> Exercise: Repeat the full listing, word for word.

* begin Data provided *

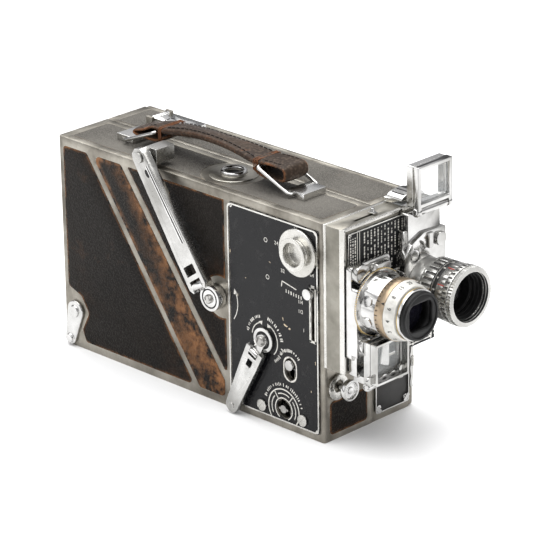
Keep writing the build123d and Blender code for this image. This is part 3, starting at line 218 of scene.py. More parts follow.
STEEL = metal("machined_steel", (0.30, 0.295, 0.28), (0.50, 0.49, 0.47), 0.32, grain=1500.0)
SATIN = metal("satin_aluminium", (0.37, 0.365, 0.35), (0.57, 0.565, 0.54), 0.30,
              wear=(0.9, 0.9, 0.88), stain=0.2)
BRASS = metal("brass", (0.36, 0.25, 0.10), (0.62, 0.46, 0.20), 0.30)
TAN_BAND = metal("tan_band", (0.30, 0.22, 0.14), (0.50, 0.40, 0.29), 0.38, wear=(0.75, 0.70, 0.62))
BLACK_LEATHER = pebbled_leather("black_leather", (0.006, 0.0045, 0.0035), (0.020, 0.0165, 0.0135),
                                (0.26, 0.12, 0.05), 950.0, 0.0004, 0.0022, 0.46, 0.06)
STRIPE_LEATHER = pebbled_leather("scuffed_leather", (0.010, 0.009, 0.008), (0.036, 0.031, 0.027),
                                 (0.30, 0.14, 0.06), 950.0, 0.0004, 0.0036, 0.48, 0.13)
TOP_LEATHER = pebbled_leather("top_leather", (0.068, 0.063, 0.056), (0.190, 0.179, 0.158),
                              (0.22, 0.17, 0.12), 1500.0, 0.00022, 0.0010, 0.5, 0.15)
ENAMEL = enamel("black_enamel", (0.006, 0.006, 0.007), (0.62, 0.56, 0.46))
TABLE_ENAMEL = enamel("table_enamel", (0.008, 0.008, 0.009), (0.55, 0.53, 0.5), 0.3, 0.4)
DARK_PLATE = plain("dark_plate", (0.012, 0.0115, 0.011), (0.028, 0.026, 0.024), 0.36, 140.0)
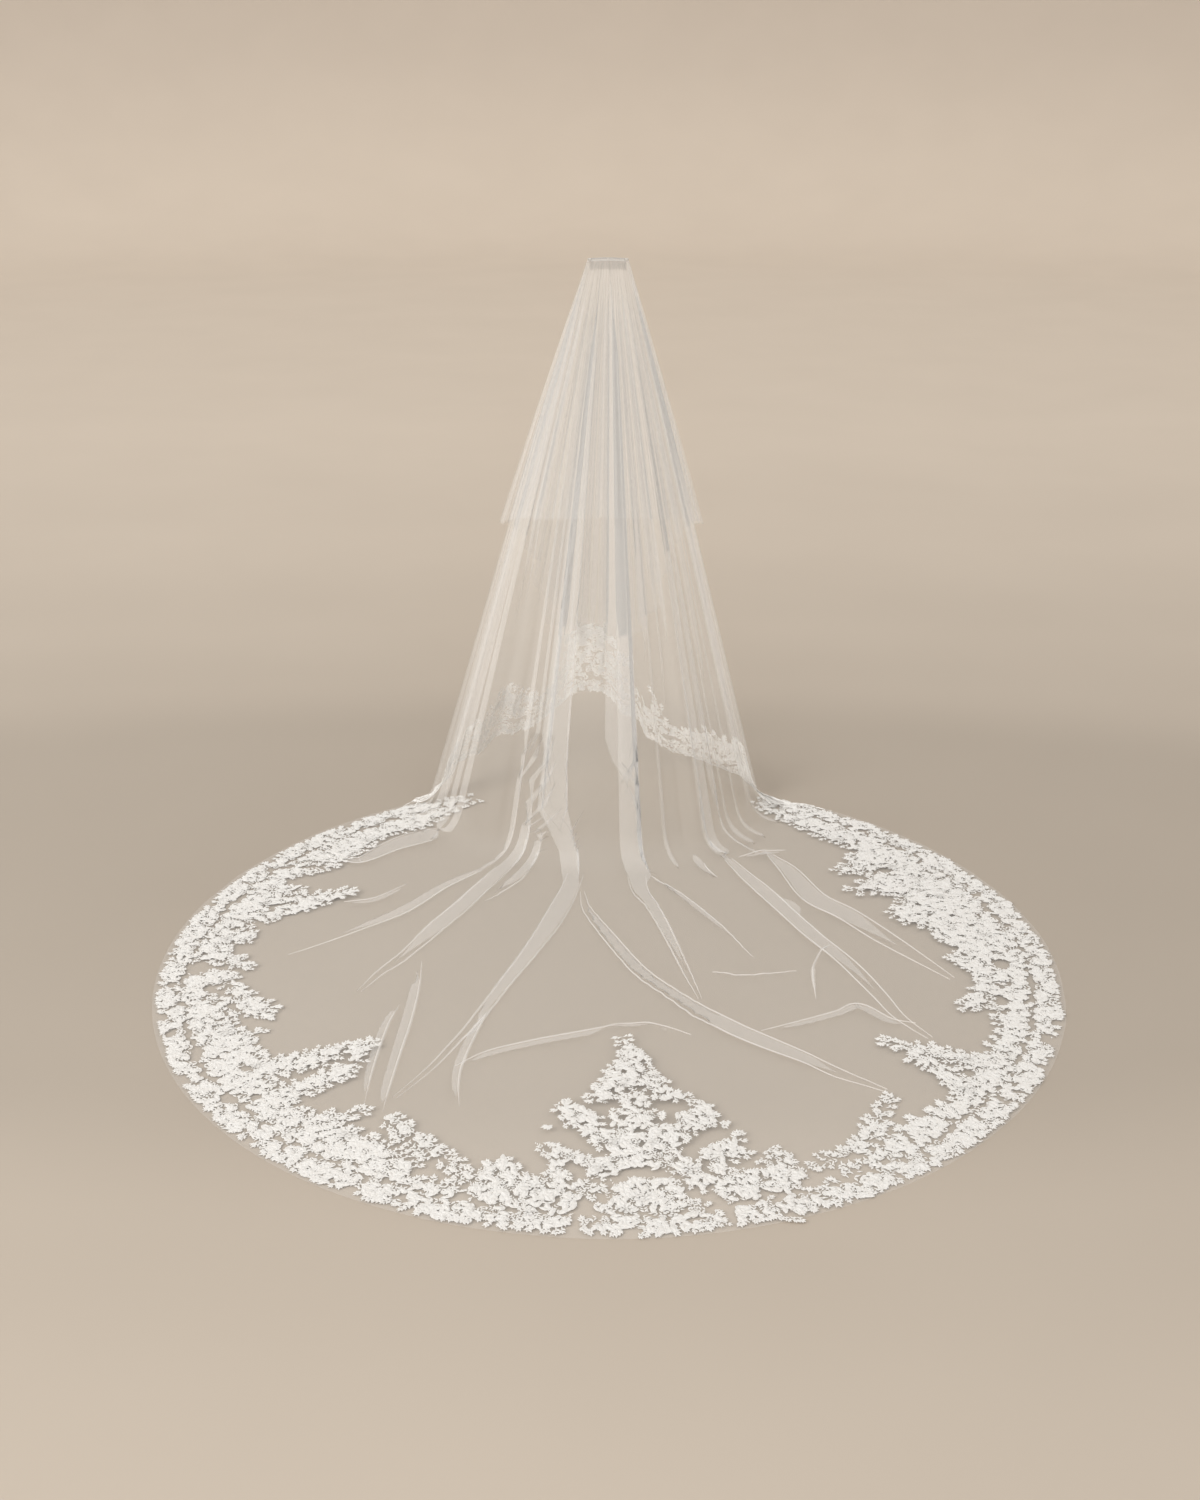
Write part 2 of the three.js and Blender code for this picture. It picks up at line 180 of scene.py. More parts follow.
def fine_pleats(seed, count):
    """Small pleats between the large ones, in degrees, shares and metres."""
    rng = np.random.default_rng(seed)
    made = []
    for k in range(count):
        start = rng.uniform(0.0, 0.5) if k % 3 else 0.0
        made.append((rng.uniform(0, 360), rng.uniform(0.9, 2.2), rng.uniform(0.45, 0.85), 0.003,
                     start, start + rng.uniform(0.5, 1.3)))
    return made


LONG_PLEATS = [*(np.array(LONG_PLEATS) / PLEAT_UNITS), *fine_pleats(41, 64)]
SHORT_PLEATS = [(*row, HEM) for row in SHORT_PLEATS]
SHORT_PLEATS = [*(np.array(SHORT_PLEATS) / PLEAT_UNITS), *fine_pleats(43, 56)]

# A fold of the train or a strip that runs on into one doubles its cloth back by DOUBLE of half
# its range, and the strip of three layers is then STRIP of that half range wide.
DOUBLE = 0.78
STRIP = 0.73
CHART = 0.90  # how much of a charted width the strip takes
MIN_STRIP = 0.011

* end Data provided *

> Worked answer:
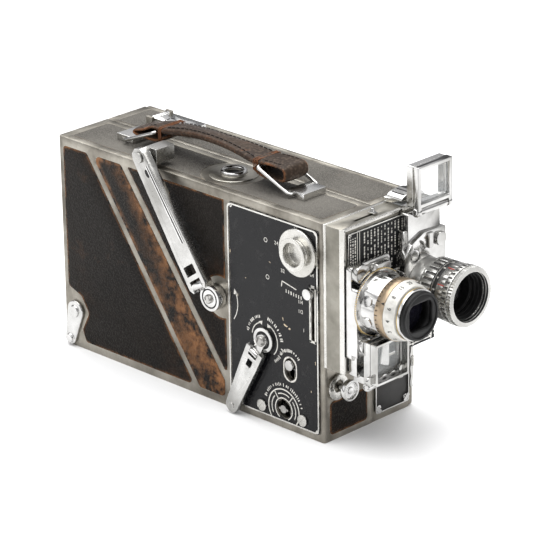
Keep writing the build123d and Blender code for this image. This is part 3, starting at line 218 of scene.py. More parts follow.
STEEL = metal("machined_steel", (0.30, 0.295, 0.28), (0.50, 0.49, 0.47), 0.32, grain=1500.0)
SATIN = metal("satin_aluminium", (0.37, 0.365, 0.35), (0.57, 0.565, 0.54), 0.30,
              wear=(0.9, 0.9, 0.88), stain=0.2)
BRASS = metal("brass", (0.36, 0.25, 0.10), (0.62, 0.46, 0.20), 0.30)
TAN_BAND = metal("tan_band", (0.30, 0.22, 0.14), (0.50, 0.40, 0.29), 0.38, wear=(0.75, 0.70, 0.62))
BLACK_LEATHER = pebbled_leather("black_leather", (0.006, 0.0045, 0.0035), (0.020, 0.0165, 0.0135),
                                (0.26, 0.12, 0.05), 950.0, 0.0004, 0.0022, 0.46, 0.06)
STRIPE_LEATHER = pebbled_leather("scuffed_leather", (0.010, 0.009, 0.008), (0.036, 0.031, 0.027),
                                 (0.30, 0.14, 0.06), 950.0, 0.0004, 0.0036, 0.48, 0.13)
TOP_LEATHER = pebbled_leather("top_leather", (0.068, 0.063, 0.056), (0.190, 0.179, 0.158),
                              (0.22, 0.17, 0.12), 1500.0, 0.00022, 0.0010, 0.5, 0.15)
ENAMEL = enamel("black_enamel", (0.006, 0.006, 0.007), (0.62, 0.56, 0.46))
TABLE_ENAMEL = enamel("table_enamel", (0.008, 0.008, 0.009), (0.55, 0.53, 0.5), 0.3, 0.4)
DARK_PLATE = plain("dark_plate", (0.012, 0.0115, 0.011), (0.028, 0.026, 0.024), 0.36, 140.0)
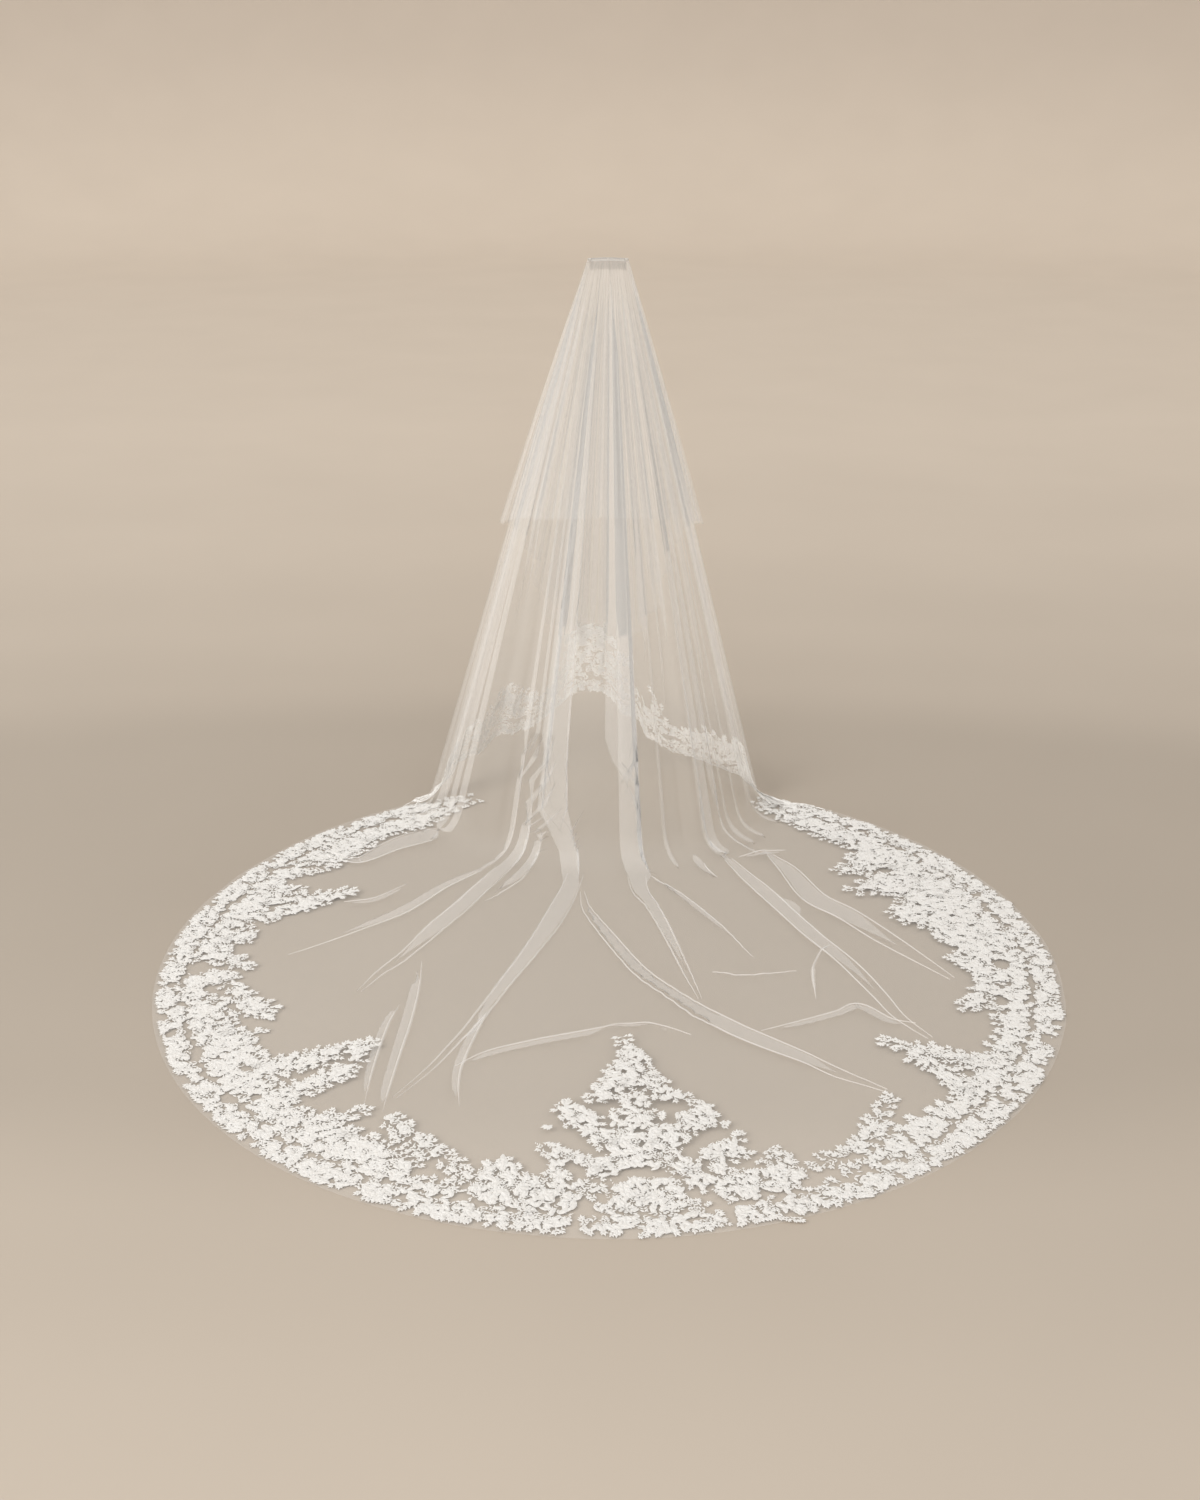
Write part 2 of the three.js and Blender code for this picture. It picks up at line 180 of scene.py. More parts follow.
def fine_pleats(seed, count):
    """Small pleats between the large ones, in degrees, shares and metres."""
    rng = np.random.default_rng(seed)
    made = []
    for k in range(count):
        start = rng.uniform(0.0, 0.5) if k % 3 else 0.0
        made.append((rng.uniform(0, 360), rng.uniform(0.9, 2.2), rng.uniform(0.45, 0.85), 0.003,
                     start, start + rng.uniform(0.5, 1.3)))
    return made


LONG_PLEATS = [*(np.array(LONG_PLEATS) / PLEAT_UNITS), *fine_pleats(41, 64)]
SHORT_PLEATS = [(*row, HEM) for row in SHORT_PLEATS]
SHORT_PLEATS = [*(np.array(SHORT_PLEATS) / PLEAT_UNITS), *fine_pleats(43, 56)]

# A fold of the train or a strip that runs on into one doubles its cloth back by DOUBLE of half
# its range, and the strip of three layers is then STRIP of that half range wide.
DOUBLE = 0.78
STRIP = 0.73
CHART = 0.90  # how much of a charted width the strip takes
MIN_STRIP = 0.011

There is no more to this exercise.